Although Francyzk said in November he was inclined to cap Haug’s sentence at four years, the judge said Wednesday he was not bound by those comments, adding that he opted for the higher sentence after learning that Haug was previously pulled over for DWI in 2009.

Haug, who resigned from his position in November after 51/2 years on the job, was not charged after the incident four years ago and only attended counseling.

”Instead of being charged, you were shown a professional courtesy,” Francyzk said. “I don’t think that did you any favors.”

Francyzk also said Haug’s role as an officer played a large part in his decision.

”That’s something you are 24 hours a day,” he said. 

Haug, who faced a maximum sentence of seven years, will serve at least two years in state prison.

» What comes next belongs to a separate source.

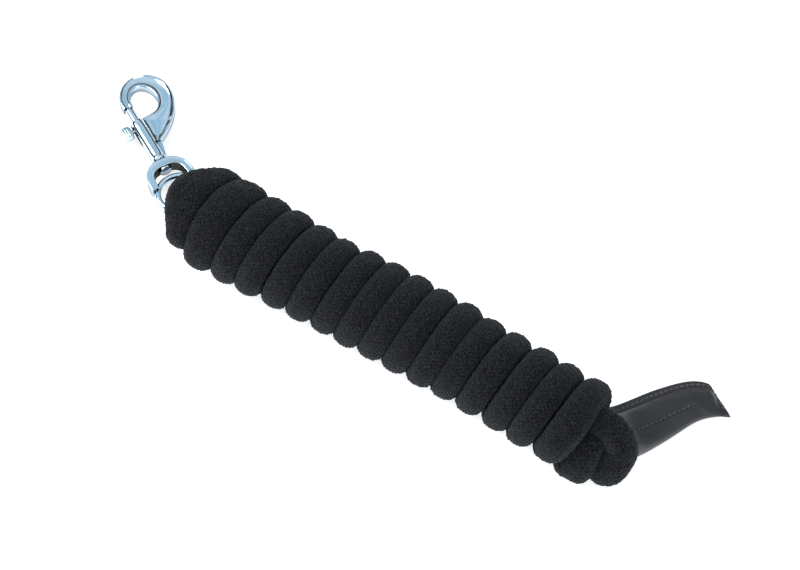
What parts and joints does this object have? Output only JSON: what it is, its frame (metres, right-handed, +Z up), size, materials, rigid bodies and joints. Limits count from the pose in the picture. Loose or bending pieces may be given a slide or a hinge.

He will then be able to go before the parole board, said Kelly Omel, the assistant district attorney assigned to the case.

Omel reviewed some facts from the pre-sentencing report in the packed courtroom, full of Haug and Colosimo’s supporters. 

”He admitted to having seven beers and seven shots of tequila between 1 and 4 a.m.,” Omel said. “He did admit to going 60 mph on Sheridan 1.7 seconds before the air bags deployed.”

Haug’s blood alcohol content was 0.25 percent, more than three times the legal limit, according to a blood draw that was completed after the accident. 

Colosimo, a father of two, was sitting at a red light on his 1982 at Sheridan and Bailey when Haug struck him from behind in his 2011 Jeep at 4 a.m. Aug. 4. Colosimo and his brother, Jerry, also in attendance Wednesday, wouldn’t comment on where Colosimo was coming from, except to say it was a “night out with the guys” and “no alcohol was involved.”

Colosimo has just recently returned to work as a part-time mechanic, and said his ability to appear in court is nothing short of a miracle.

Haug’s attorney, Brian Melber, also spoke to Francyzk on Haug’s character and his remorse. 

”Michael Haug is a good man ... because he stands up for his actions, and he has tried to atone for what he did,” Melber said. “He didn’t leave the scene of the accident, he didn’t run, he didn’t hide ... he stayed, and tried to help.”

Melber also said Haug has been volunteering at Headway of Western New York, a support agency for those with head injuries, and has spoken to victim impact panels about how drinking affected both his and Colosimo’s lives. 

”Apart from the sentence imposed today, he will have permanent lifelong sacrifices ... the loss of his reputation with his family and friends, his job, and his lifelong aspiration and hope, to be a police officer. All of that now, is gone,” Melber said. 

Haug then spoke directly to Colosimo.

”Daniel, I know that anything I say right now won’t take the pain away you and your family suffered,” Haug said. “I will continue to pray and hope that you make a full recovery.” 

But Colosimo told reporters after the sentencing that he didn’t buy Haug’s apology. 

”It didn’t mean anything,” he said. “I don’t believe him.”

When asked if he could come to forgive Haug in due time, as the judge suggested during his comments, Colosimo quickly replied no. 

Haug, who was taken away in handcuffs following the court appearance, has 30 days to appeal the sentence. Melber declined to comment on whether he will appeal.